Anything Is Possible If You Just Believe
Thursday, April 24, 2014
When losing weight we become obsessed with numbers whether it be the size of the clothes we're wearing, the weight on the scale, body fat percentages, measurements, and bmi numbers. I was victim of this. I became addicted to the scale and the numbers reflecting back at me that I began to weigh in 2 times a day every day for months. When the number showed a gain it was as if my world was crumbling around me and I felt like a failure. I slowly realized that weight loss isn't about the many different numbers that is focused upon but rather it is about the journey and the emotions that one goes through.
I could sit here and say oh sure numbers mean nothing and aren't important at all but that would be a lie. Some numbers are important but becoming so anal about the numbers is what takes away the joy of the journey. I'm just glad that I figured that out before it was too late and before I ran out of joys to enjoy. Life isn't about how much you weigh or what size clothes you wear, it's about the little moments, the big moments, the many different emotions we experience, and it's about self-growth and realizing who you are and who you want to become.
In my college class for Life Management the instructor was amazing at coming up with visuals and assignments that got students to think about who they wanted to be when they were old and gray haired. Would I make it to old age? If I did would I want to be out of shape and unhealthy? These were questions that I pondered daily while attending that class and it got me thinking that no, I probably would not make it to the end if I didn't put forth 100% effort into losing weight and becoming a healthy woman. Sure I was making small efforts to lose but was it enough? Was I truly putting in 100% effort into myself? No, I wasn't and that made me want to take more active steps to get to my goal.
Along the way on this very long 7 year journey I have realized this is MY journey that no one could ever take away from me. It hasn't been an easy road to travel on but was it worth it? Was it worth the sweat, the tears, and the pain? You betcha! It's been worth every little ounce of effort I have put into it. I feel better about myself not because I'm smaller now but because I DID IT! Not someone else doing it for me or helping me achieve something great and amazing but ME 100% doing this on my own and working my tushy off to reach my goals.
During this process I have not only found myself but I can see who I want to be waiting at the finish line. I know who I am and what my future goals are. Before I was just moving along with life passing by. I was this shy and quiet human being who walked with her head firmly planted down. I would never look people in the eye as I walked and I avoided conversation. Now on my morning walks I make sure to hold my head high for I am proud of who I have become. I nod and will say good morning. Who on earth is this woman I've become? I've become someone I knew was always there but hidden and sheltered by my own hand for I couldn't imagine anyone wanting to converse with a fat chick. I was wrong and probably missed out on opportunities such as new friends but I've realized the error in my ways and have turned things around.
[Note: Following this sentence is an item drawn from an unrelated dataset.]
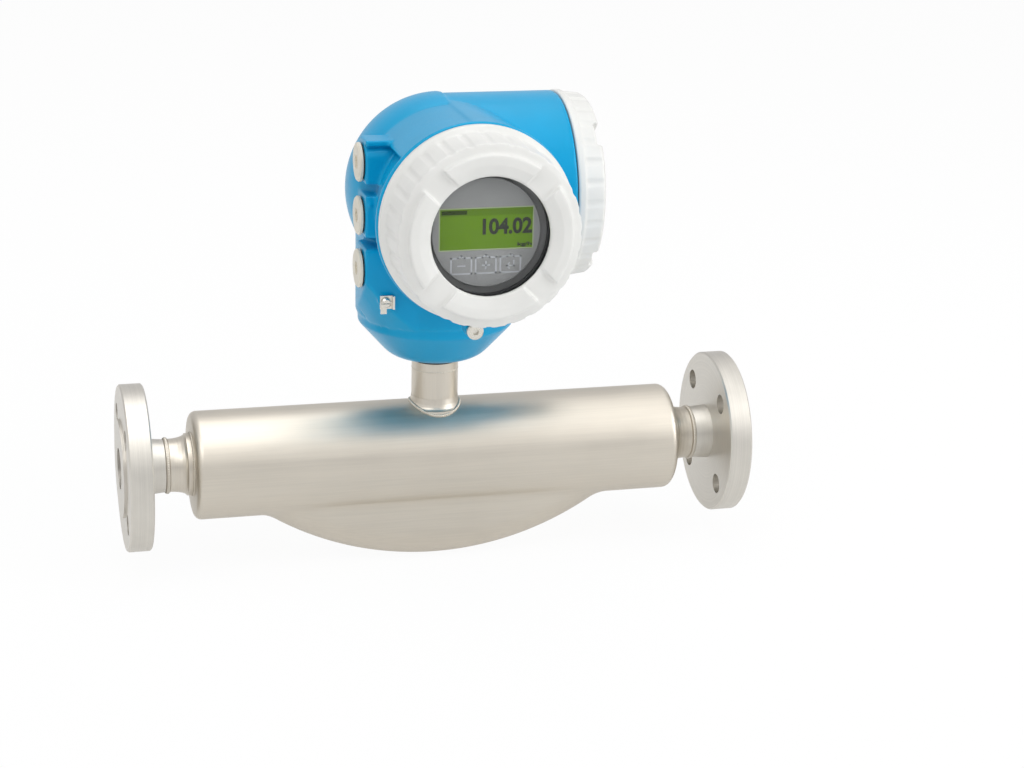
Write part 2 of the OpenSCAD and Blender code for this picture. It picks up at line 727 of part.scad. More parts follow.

Life is coming full circle as my loss journey is coming to a close very soon but it is the start of a new journey called maintaining. I know I can do this because I've already lost 183 pounds to date. If I can do that I can truly do anything as long as I believe and set my mind to it. Anything is possible if you just believe. Those words have rung true for me and I hope they ring true for you as well. Don't be the woman I was letting life pass by because you're scared or because of your size. Numbers mean nothing. Numbers aren't as important as we make them out to be.
I didn't know it then but at a 24/26 I was this awesome person and I'm still just as awesome at a 10/12. If I knew what I know now I can only imagine how great things could have been. Instead of living and wishing for things in the past I shall focus on here and now and my very bright future. When dwelling on the past you allow the present to walk right on by. Start living for we only get 1 life and 1 shot at making life what we want it to be. I have chosen to live and I have chosen to become a healthier version of me.
Often times I've heard people say weight loss changes a person and on some level that is correct. I am still the same woman I was in 2006 but I have grown, matured, learned, and have become more self-aware. None of those are bad things but I'd like to think I'm still that shy quiet woman but instead I have an over flowing abundance of confidence now.